Florida’s Public Schools should not have to raise taxes to pay for charter schools
From the Palm Beach Post, By Jac Versteeg
How much do tax-cutting Republicans in Tallahassee love charter schools? So much that they might be willing to raise property taxes to help charter schools.
Actually, using the Florida Legislature’s signature underhanded tactic, Tallahassee would pressure local school boards to do the dirty work. But the effect would be the same as if the Legislature did it.
About 200,000 public school students in Florida attend charter schools. The number has been growing. Florida’s political leaders love charter schools. They gave charter schools all of the roughly $55 million in the state fund for school construction. That leaves traditional public schools to rely on local property taxes.
With all the hype, attention and preference, it’s easy to forget that charter schools teach just a fraction of the state’s 2.6 million public school students. A good example of charter schools’ outsized clout is the K-12 Public School Facility Funding Task Force, which the last legislature established.
Its mission was to identify stable sources of money for schools, both traditional public schools and charter schools. By statute, the commission had 11 members. Five had to be officials or parents affiliated with charter schools. Another five had to be officials or parents affiliated with traditional public schools. The tie-breaker had to be a bureaucrat from the state Department of Education – meaning the commission was stacked in favor of charter schools.
It didn’t work that way. In part because of a key absence on the day of the final vote, a proposal to let school boards raise local property taxes did not win the panel’s endorsement. After a 5-5 tie, the 292-page proposal went to the Legislature without an up-or-down recommendation.

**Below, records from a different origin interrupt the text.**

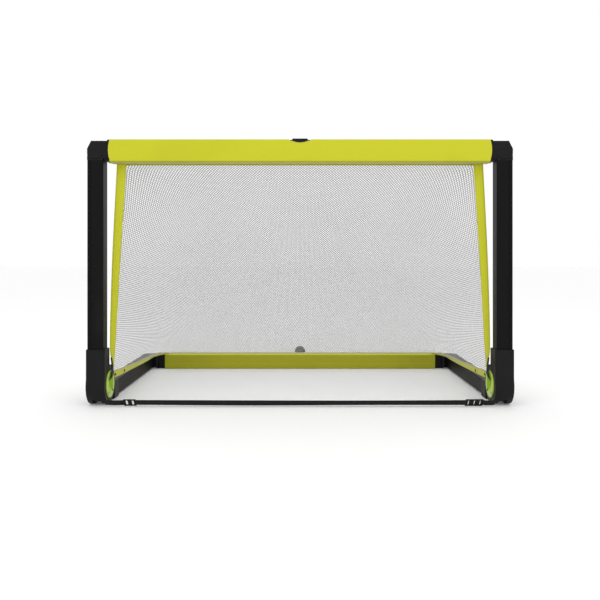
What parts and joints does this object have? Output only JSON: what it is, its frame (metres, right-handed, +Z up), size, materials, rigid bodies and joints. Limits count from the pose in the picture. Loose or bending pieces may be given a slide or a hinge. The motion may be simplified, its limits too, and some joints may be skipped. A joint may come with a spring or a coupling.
{
  "type": "pop up goal",
  "caption": "Portable folding football goal: sleeved crossbar and rear beam, hinged telescopic arms, grip discs in the lower corners and a sloping fine net.",
  "frame": {"origin": "on the ground under the middle of the bounding box", "axes": "+Z up, +Y from the open mouth to the rear beam, +X to the right seen from the front"},
  "size_m": [1.2, 0.7656, 0.7531],
  "materials": {
    "black_plastic": "moulded, fine satin texture",
    "black_tube": "black anodised aluminium, satin",
    "grey_plastic": "dark grey, ribbed",
    "green_plastic": "satin lime green",
    "lime_fabric": "woven polyester, lime yellow",
    "net_mesh": "fine knotless netting, pale grey",
    "webbing": "black woven webbing",
    "steel": "plated steel",
    "black_steel": "black oxide"
  },
  "bodies": {
    "crossbar": {"crossbar_channel": "black_tube", "crossbar_sleeve": "lime_fabric", "crossbar_stop": "black_plastic", "crossbar_bezel": "black_plastic", "crossbar_button_spring": "steel", "crossbar_flap": "lime_fabric", "crossbar_collar_left": "black_plastic", "crossbar_collar_right": "black_plastic", "net_back": "net_mesh", "net_side_left": "net_mesh", "net_side_right": "net_mesh", "side_band_left": "lime_fabric", "side_band_right": "lime_fabric"},
    "crossbar_button": {"crossbar_button": "black_plastic"},
    "rear_beam": {"rear_channel": "black_tube", "rear_cover": "lime_fabric", "rear_stop": "black_plastic", "rear_bezel": "black_plastic", "rear_button_spring": "steel", "rear_flap": "lime_fabric", "rear_collar_left": "black_plastic", "rear_collar_right": "black_plastic"},
    "rear_button": {"rear_button": "grey_plastic"},
    "left_slider": {"elbow_slider_left": "black_plastic", "elbow_pin_left": "black_steel"},
    "rear_left_slider": {"rear_slider_left": "black_plastic", "rear_stub_pins_left": "black_steel"},
    "left_post": {"post_head_left": "black_plastic", "post_tube_left": "black_tube", "corner_housing_left": "black_plastic", "grip_disc_left": "green_plastic", "grip_screws_left": "black_steel", "pull_tab_left": "webbing", "strap_loop": "webbing"},
    "left_side_bar": {"side_knuckle_left": "black_plastic", "side_tube_left": "black_tube", "side_head_left": "black_plastic", "bar_band_left": "lime_fabric", "band_rivets_left": "black_steel"},
    "right_slider": {"elbow_slider_right": "black_plastic", "elbow_pin_right": "black_steel"},
    "rear_right_slider": {"rear_slider_right": "black_plastic", "rear_stub_pins_right": "black_steel"},
    "right_post": {"post_head_right": "black_plastic", "post_tube_right": "black_tube", "corner_housing_right": "black_plastic", "grip_disc_right": "green_plastic", "grip_screws_right": "black_steel", "pull_tab_right": "webbing", "strap_tail": "webbing", "strap_buckle": "black_plastic", "ground_strap": "webbing", "strap_hook": "black_plastic"},
    "right_side_bar": {"side_knuckle_right": "black_plastic", "side_tube_right": "black_tube", "side_head_right": "black_plastic", "bar_band_right": "lime_fabric", "band_rivets_right": "black_steel"}
  },
  "joints": [
    {"name": "base_fold", "type": "hinge", "parent": "crossbar", "child": "rear_beam", "pos_m": [0, -0.3273, 0.0555], "axis": [1, 0, 0], "range_deg": [0, 90], "deforming": ["net_back", "net_side_left", "net_side_right", "side_band_left", "side_band_right", "rear_flap", "bar_band_left", "bar_band_right", "band_rivets_left", "band_rivets_right", "pull_tab_left", "pull_tab_right"]},
    {"name": "left_elbow", "type": "hinge", "parent": "left_slider", "child": "left_post", "pos_m": [-0.5745, -0.3553, 0.723], "axis": [0, 1, 0], "range_deg": [0, 90], "deforming": ["net_back", "net_side_left", "net_side_right", "side_band_left", "side_band_right", "crossbar_flap", "rear_flap", "bar_band_left", "bar_band_right", "band_rivets_left", "band_rivets_right", "pull_tab_left", "pull_tab_right", "strap_loop", "strap_tail", "ground_strap", "strap_buckle", "strap_hook"]},
    {"name": "right_elbow", "type": "hinge", "parent": "right_slider", "child": "right_post", "pos_m": [0.5745, -0.3553, 0.723], "axis": [0, -1, 0], "range_deg": [0, 90]},
    {"name": "left_slide", "type": "slide", "parent": "crossbar", "child": "left_slider", "axis": [1, 0, 0], "range_m": [0, 0.49]},
    {"name": "right_slide", "type": "slide", "parent": "crossbar", "child": "right_slider", "axis": [-1, 0, 0], "range_m": [0, 0.49]},
    {"name": "left_disc", "type": "hinge", "parent": "left_post", "child": "left_side_bar", "pos_m": [-0.5745, -0.3273, 0.0555], "axis": [1, 0, 0], "range_deg": [0, 90]},
    {"name": "right_disc", "type": "hinge", "parent": "right_post", "child": "right_side_bar", "pos_m": [0.5745, -0.3273, 0.0555], "axis": [1, 0, 0], "range_deg": [0, 90]},
    {"name": "rear_left_slide", "type": "slide", "parent": "rear_beam", "child": "rear_left_slider", "axis": [1, 0, 0], "range_m": [0, 0.49]},
    {"name": "rear_right_slide", "type": "slide", "parent": "rear_beam", "child": "rear_right_slider", "axis": [-1, 0, 0], "range_m": [0, 0.49]},
    {"name": "crossbar_press", "type": "slide", "parent": "crossbar", "child": "crossbar_button", "axis": [0, 0, -1], "range_m": [0, 0.0025], "stiffness_N_per_m": 400, "springref_m": -0.002, "deforming": ["crossbar_button_spring"]},
    {"name": "rear_press", "type": "slide", "parent": "rear_beam", "child": "rear_button", "axis": [0, -1, 0], "range_m": [0, 0.0025], "stiffness_N_per_m": 400, "springref_m": -0.002, "deforming": ["rear_button_spring"]}
  ],
  "couplings": [
    {"joint": "left_disc", "follows": "base_fold", "ratio": 1},
    {"joint": "right_disc", "follows": "base_fold", "ratio": 1},
    {"joint": "right_elbow", "follows": "left_elbow", "ratio": 1},
    {"joint": "left_slide", "follows": "left_elbow", "m_per_rad": 0.3119},
    {"joint": "right_slide", "follows": "left_elbow", "m_per_rad": 0.3119},
    {"joint": "rear_left_slide", "follows": "left_elbow", "m_per_rad": 0.3119},
    {"joint": "rear_right_slide", "follows": "left_elbow", "m_per_rad": 0.3119}
  ]
}
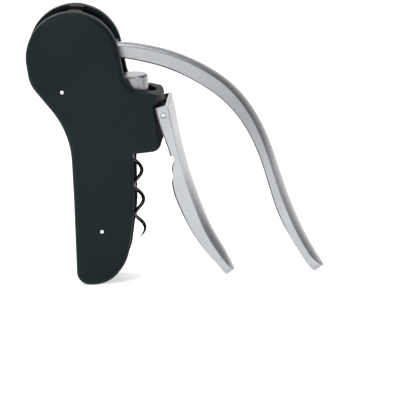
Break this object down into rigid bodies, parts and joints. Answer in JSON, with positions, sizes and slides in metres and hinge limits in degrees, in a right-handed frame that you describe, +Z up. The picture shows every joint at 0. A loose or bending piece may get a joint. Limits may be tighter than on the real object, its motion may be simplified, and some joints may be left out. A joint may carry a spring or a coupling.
{
  "type": "lever corkscrew",
  "caption": "Lever corkscrew with a black moulded body, a long curved lever that raises a coiled worm through rack and gear, and a squeeze trigger that grips the bottle neck.",
  "frame": {"origin": "on the floor plane under the middle of the whole object's box, with the handle at rest", "axes": "+Z up along the worm, +X from the leg towards the trigger and lever, +Y across the body to its right half"},
  "size_m": [0.1936, 0.046, 0.189],
  "materials": {
    "shell": "soft-touch moulded plastic",
    "nylon": "moulded nylon",
    "hinge_black": "plain moulded plastic",
    "satin_alloy": "satin plated zinc alloy casting",
    "cap_alloy": "turned and brushed top, bright bevel",
    "steel": "stamped steel, tumbled",
    "pin_steel": "ground steel pin",
    "bronze": "sintered bronze bearing",
    "worm_coating": "smooth black non-stick coating on steel wire",
    "liner_rubber": "matt rubber"
  },
  "bodies": {
    "body": {"left_shell": "shell", "right_shell": "shell", "left_guide_pad": "nylon", "right_guide_pad": "nylon", "left_frame_plate": "steel", "right_frame_plate": "steel", "rear_shell_pins": "pin_steel", "foot_cross_pin": "pin_steel", "lever_axle": "pin_steel", "left_axle_washer": "nylon", "right_axle_washer": "nylon", "worm_nut": "nylon", "nut_housing": "nylon", "nut_guide_pins": "pin_steel", "neck_stop_plate": "steel", "neck_liner": "liner_rubber", "hinge_block": "hinge_black", "trigger_pin": "pin_steel", "trigger_spring": "pin_steel"},
    "lever": {"lever_arm": "satin_alloy", "lever_hub_bush": "bronze", "left_lever_gear": "steel", "right_lever_gear": "steel", "gear_rivets": "pin_steel"},
    "carriage": {"left_rack": "steel", "right_rack": "steel", "carriage_cap": "cap_alloy", "carriage_block": "nylon", "rack_dowels": "pin_steel", "thrust_washer": "bronze"},
    "worm_screw": {"worm": "worm_coating", "worm_shank": "worm_coating", "worm_head": "steel", "worm_circlip": "steel"},
    "trigger": {"trigger_handle": "satin_alloy", "lip_hook": "steel"}
  },
  "joints": [
    {"name": "lever_swing", "type": "hinge", "parent": "body", "child": "lever", "pos_m": [-0.06508, 0, 0.1574], "axis": [0, -1, 0], "range_deg": [0, 140]},
    {"name": "carriage_lift", "type": "slide", "parent": "body", "child": "carriage", "axis": [0, 0, 1], "range_m": [0, 0.06055]},
    {"name": "worm_spin", "type": "hinge", "parent": "carriage", "child": "worm_screw", "pos_m": [-0.02678, 0, 0.115], "axis": [0, 0, 1], "range_deg": [0, 1076]},
    {"name": "trigger_squeeze", "type": "hinge", "parent": "body", "child": "trigger", "pos_m": [-0.00518, 0, 0.1164], "axis": [0, 1, 0], "range_deg": [0, 12], "stiffness_Nm_per_rad": 0.12, "springref_deg": -22.92}
  ],
  "couplings": [
    {"joint": "carriage_lift", "follows": "lever_swing", "m_per_rad": 0.02475},
    {"joint": "worm_spin", "follows": "lever_swing", "ratio": 7.6795}
  ]
}
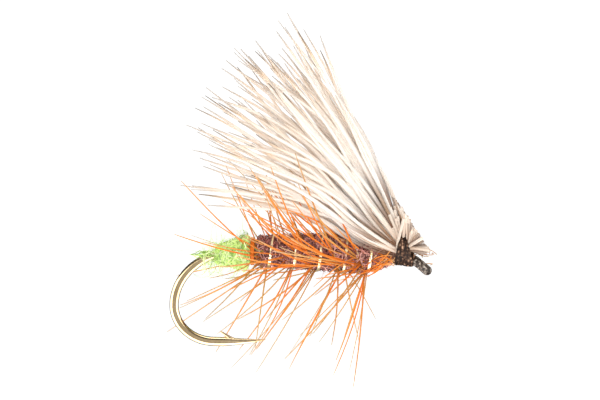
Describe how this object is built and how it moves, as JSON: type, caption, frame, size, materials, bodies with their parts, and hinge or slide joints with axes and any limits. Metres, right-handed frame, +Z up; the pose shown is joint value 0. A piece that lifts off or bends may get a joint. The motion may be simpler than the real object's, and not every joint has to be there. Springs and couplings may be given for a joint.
{
  "type": "dry fly",
  "caption": "Caddis dry fly: elk hair wing and trimmed head, palmered brown hackle over a ribbed dubbed body, bright egg-sac butt, barbed down-eye hook.",
  "frame": {"origin": "centre of the hook eye's hole", "axes": "+X forward along the hook shank to the eye, +Z up from the shank to the wing, +Y across the hook to the far side of the plane it is bent in"},
  "size_m": [0.0142, 0.0153, 0.0208],
  "materials": {
    "bronzed_hook_steel": "bronzed and polished",
    "tying_thread": "waxed, dark brown",
    "chartreuse_dubbing": "fuzzy synthetic dubbing",
    "brown_dubbing": "woolly fur dubbing",
    "gold_rib": "flat pale gold",
    "brown_hackle": "glossy orange-brown feather",
    "elk_hair": "bleached hollow hair, satin"
  },
  "bodies": {
    "root": {"hook": "bronzed_hook_steel", "thread_underbody": "tying_thread", "egg_sac_butt": "chartreuse_dubbing", "thread_rear_band": "tying_thread", "dubbed_abdomen": "brown_dubbing", "rib_wire": "gold_rib", "hackle_feather": "brown_hackle", "thread_collar": "tying_thread", "thread_head": "tying_thread", "elk_hair_01": "elk_hair", "elk_hair_02": "elk_hair", "elk_hair_03": "elk_hair", "elk_hair_04": "elk_hair", "elk_hair_05": "elk_hair", "elk_hair_06": "elk_hair", "elk_hair_07": "elk_hair", "elk_hair_08": "elk_hair", "elk_hair_09": "elk_hair", "elk_hair_10": "elk_hair", "elk_hair_11": "elk_hair", "elk_hair_12": "elk_hair", "elk_hair_13": "elk_hair", "elk_hair_14": "elk_hair", "elk_hair_15": "elk_hair", "elk_hair_16": "elk_hair", "elk_hair_17": "elk_hair", "elk_hair_18": "elk_hair", "elk_hair_19": "elk_hair", "elk_hair_20": "elk_hair", "elk_hair_21": "elk_hair", "elk_hair_22": "elk_hair", "elk_hair_23": "elk_hair", "elk_hair_24": "elk_hair", "elk_hair_25": "elk_hair", "elk_hair_26": "elk_hair", "elk_hair_27": "elk_hair", "elk_hair_28": "elk_hair", "elk_hair_29": "elk_hair", "elk_hair_30": "elk_hair", "elk_hair_31": "elk_hair", "elk_hair_32": "elk_hair", "elk_hair_33": "elk_hair"}
  },
  "joints": []
}
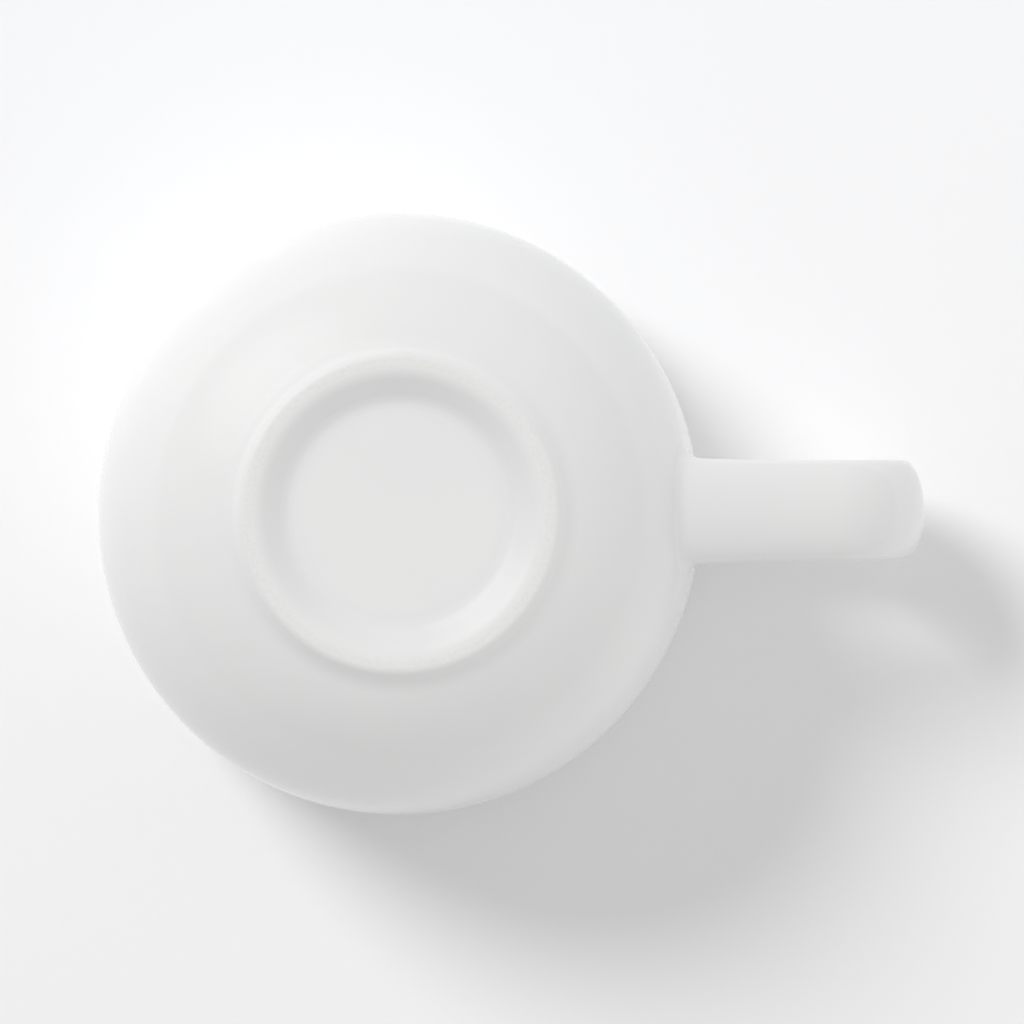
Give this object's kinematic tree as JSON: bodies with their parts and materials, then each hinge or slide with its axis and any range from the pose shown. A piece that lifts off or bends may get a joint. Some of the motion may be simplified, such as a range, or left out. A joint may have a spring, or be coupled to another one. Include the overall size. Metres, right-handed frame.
{
  "type": "shaving mug",
  "caption": "Wide white glazed porcelain shaving mug with a rounded bowl, a low foot ring and an ear-shaped strap handle, for soap and lather.",
  "frame": {"origin": "centre of the foot ring's resting plane, on the bowl's axis", "axes": "+Z out of the mouth, +X from the axis to the handle"},
  "size_m": [0.138, 0.1, 0.065],
  "materials": {
    "bowl_glaze": "smooth glossy white glaze",
    "foot_ring_glaze": "smooth glossy white glaze",
    "handle_glaze": "smooth glossy white glaze",
    "lower_slip_joint_glaze": "smooth glossy white glaze",
    "upper_slip_joint_glaze": "smooth glossy white glaze"
  },
  "bodies": {
    "root": {"bowl": "bowl_glaze", "foot_ring": "foot_ring_glaze", "handle": "handle_glaze", "lower_slip_joint": "lower_slip_joint_glaze", "upper_slip_joint": "upper_slip_joint_glaze"}
  },
  "joints": []
}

But the idea is there, and will be tempting to the Legislature’s many charter school fans. It would let school districts raise the maximum property tax for construction 33 percent, provided charter schools get half the revenue from the increase.
Charter schools, remember, were supposed to be innovative enough to run without construction money from taxes. But the charters have been pushing and pushing for that public money. With more for-profit charter school operators moving into Florida, the push is getting more insistent; a bill to give them an equal per-student capital share carved from district budgets barely failed.
The trust fund that pays for school construction, or used to, relies on land-line phone taxes and other utility taxes that have declined rapidly as technology changes. The leislature should find new, sustainable income for that trust fund. Instead, the legislature might push the taxes down to the local level.
Palm Beach County School Board Chairman Chuck Shaw — a former charter school principal and a member of the deadlocked task force — voted against the property tax proposal because, “We say it’s the state’s obligation to pay for charter schools” and to provide for traditional public school construction. “There’s got to be a solution for charter schools, but you can’t put that on the back of public schools.”
He means, “you shouldn’t.” That doesn’t mean the Legislature won’t.